The Macau Fresh Fish & Commercial Association now organizes the event. Last year, the Fresh Fish & Commercial Association successfully petitioned for inclusion in China’s National Intangible Cultural Heritage List.
Kwan said the legend is much older than Tourism Board suggests—probably originating in the 1580s. He is on the board of directors of the Fresh Fish & Commercial Association.
Kwan denied that the event is a Buddhist celebration: “There is no connection between the Drunken Dragon Festival and Buddhism. Our festival is held on Buddha’s birthday only because they happen to be on a same lunar calendar date.”
By 9 a.m. participants should be buzzing. The dragon dancers start from Sam Kai Vui Kun (Kuan Tai Temple) near Senado Square. No alcohol companies sponsor the event. But some residents will leave booze on the street for Dragon Dancers.
Passing seven different wet markets, they purchase more liquor, beer and water. “People are drinking all kinds of alcohol, everything except methanol,” Kwan said with a laugh.

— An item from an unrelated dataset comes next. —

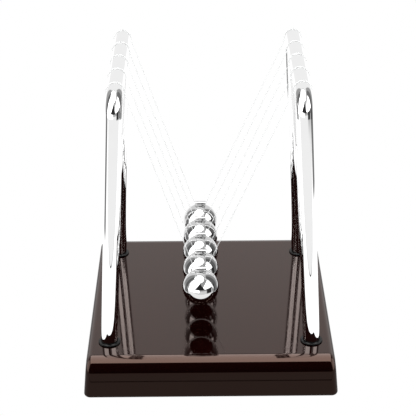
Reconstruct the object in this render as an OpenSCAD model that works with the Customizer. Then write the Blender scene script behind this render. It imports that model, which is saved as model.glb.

They proceed via the Red Market, Nam Van, A-Ma Temple and the waterfront before returning to their starting point. The association distributes crispy pork and vegetarian rice lunchboxes throughout the festival.
Photographers be warned. There’s a saying in Chinese, “Golden droplets of the dragon fertilize lives of millions.” The dragon dancers take the idiom to heart and frequently spew alcohol into the air.
The Tourism Board recommends bringing a plastic bag to cover cameras as a precaution.
9 a.m. - 6 p.m. Starting point: Sam Kai Vui Kun, Rua Sul do Mercado de São Domingos (beside Macau Business Tourism Center). Enquires: +853 2857 5908.